Brenda, like many, has been priced out of this formerly working class but now increasingly gentrified corner of the borough.

She now lives with fellow committee member, Alan Fitzgerald, 77, on Daubeney Road, near Hackney Marshes.

For the members, who all jointly own the club, it is the social centre of their community, but for the middle-class newcomers it is seen differently.

“They may book it for a wedding but this is not their scene, they call it quaint, they say it’s retro,” says Mr Fitzgerald.

Fred Jeffryes, an ex-plumber, says: “When the club can’t afford a bill, us committee members put our hands in our pockets.”

Fred Jeffryes, Keith Riches and Alices Riches (l-r). Photograph: Gabriel Gauffre

Fred Jeffryes, Keith Riches and Alices Riches (L-R).
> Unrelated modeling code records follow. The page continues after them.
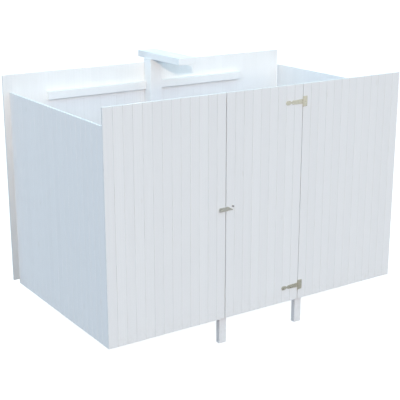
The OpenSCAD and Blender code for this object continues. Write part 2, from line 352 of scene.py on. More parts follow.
PAINT_Z = paint("paint_grain_up", "Z")
PAINT_X = paint("paint_grain_across", "X")
PAINT_Y = paint("paint_grain_deep", "Y")
END_Z = paint("paint_end_of_upright", "Z", end=True)
END_X = paint("paint_end_of_cross_rail", "X", end=True)
END_Y = paint("paint_end_of_side_rail", "Y", end=True)
ZINC = zinc("zinc_plate")
ZINC_LATCH = zinc("zinc_latch", base=(0.56, 0.575, 0.545), rough=0.32)
ZINC_SCREW = zinc("zinc_screw", base=(0.56, 0.555, 0.49), rough=0.28)
IRON = iron("dark_grey_iron")
PAINTS = {"X": PAINT_X, "Y": PAINT_Y, "Z": PAINT_Z}
ENDS = {"X": END_X, "Y": END_Y, "Z": END_Z}

# ---------------------------------------------------------------------------
# board walls
# ---------------------------------------------------------------------------


def nail_head(b, at, out, r=3.4 * MM, rise=0.45 * MM, mat=0, board=0.0, sides=10):
    """A painted-over nail head: a low dome facing out."""
    side = out.orthogonal().normalized()
    up = out.cross(side)
    rings = []
    for rad, h in ((r, -0.4 * MM), (r, rise * 0.35), (r * 0.72, rise * 0.9)):
        rings.append([
            b.point(at + (side * math.cos(a) + up * math.sin(a)) * rad + out * h, board, 0.25 if h < 0 else 0.0)
            for a in (2 * math.pi * i / sides for i in range(sides))
        ])
    b.strip(rings[0], rings[1], mat, True)
    b.strip(rings[1], rings[2], mat, True)
    top = b.point(at + out * rise, board)
    for i in range(sides):
        b.face((rings[2][i], rings[2][(i + 1) % sides], top), mat, True)
    b.face(tuple(reversed(rings[0])), mat)


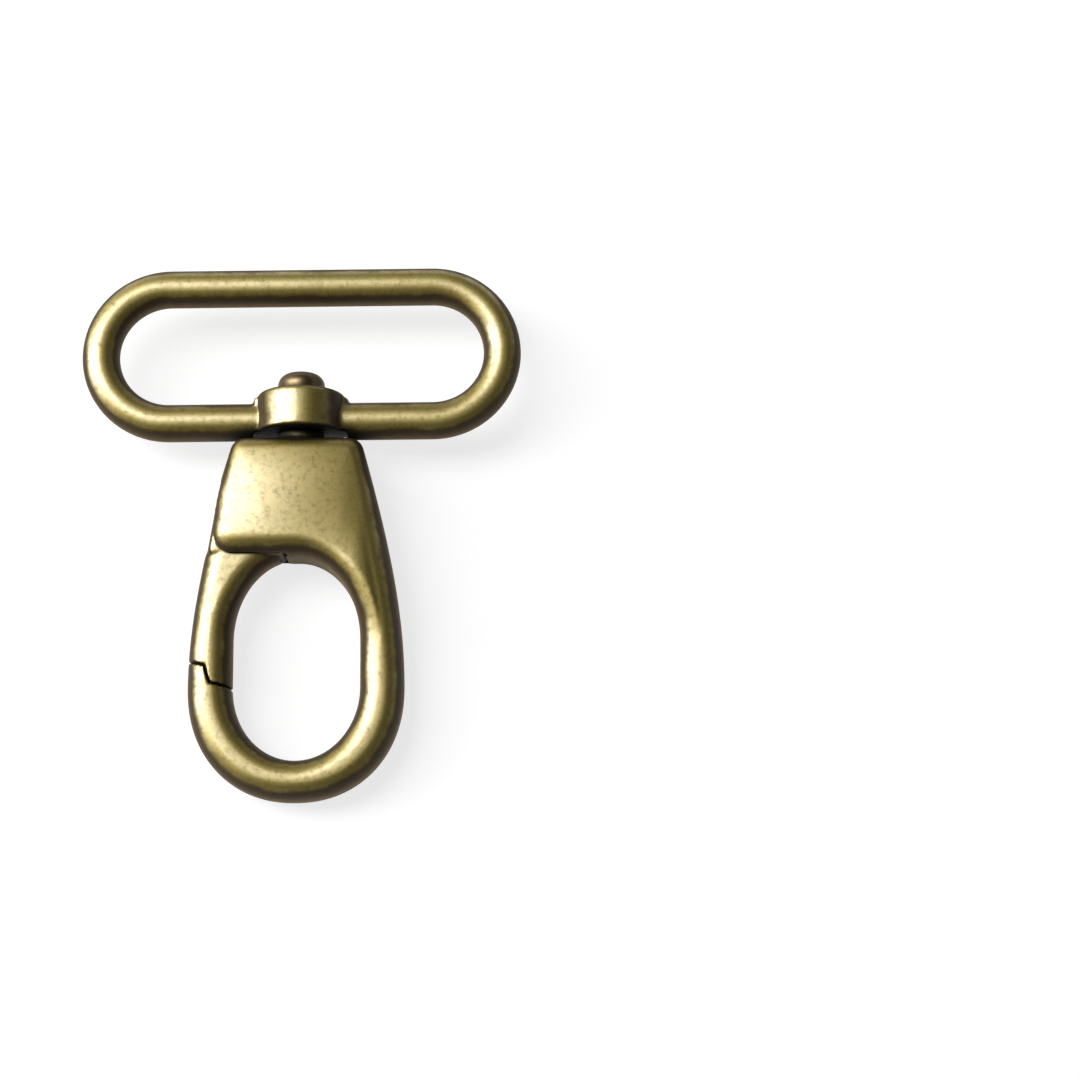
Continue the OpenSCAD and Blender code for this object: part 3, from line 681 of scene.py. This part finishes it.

Photograph: Gabriel Gauffre

The club’s oldest member is Alice Riches, 97, who sometimes attends the club with her son Keith Riches.

“I’m 78 and she calls me her toy boy,” says Mr Jeffryes.

Fred tells me that many of the club’s current members have come from other Working Men’s Clubs which have shut down.

Being part of the Club and Institute Union allows members to visit other affiliated clubs for free.

“I do sometimes go to other clubs,” says Mr Jeffryes, “but they’re overrun by bloody Spurs fans.”

Tom and Sadie Kehoe, of Statham Grove, have been coming to the Mildmay Club for 35 years and say they would be lost without it because “the pubs are too expensive and we’re like a family here”.

They are certainly right about prices, a pint at the Mildmay Club will give you change from three pounds.

25 years ago this club was 3,000 members strong, now it has just 300 members.

“They are all going to that big club in the sky,” says Brenda Brown.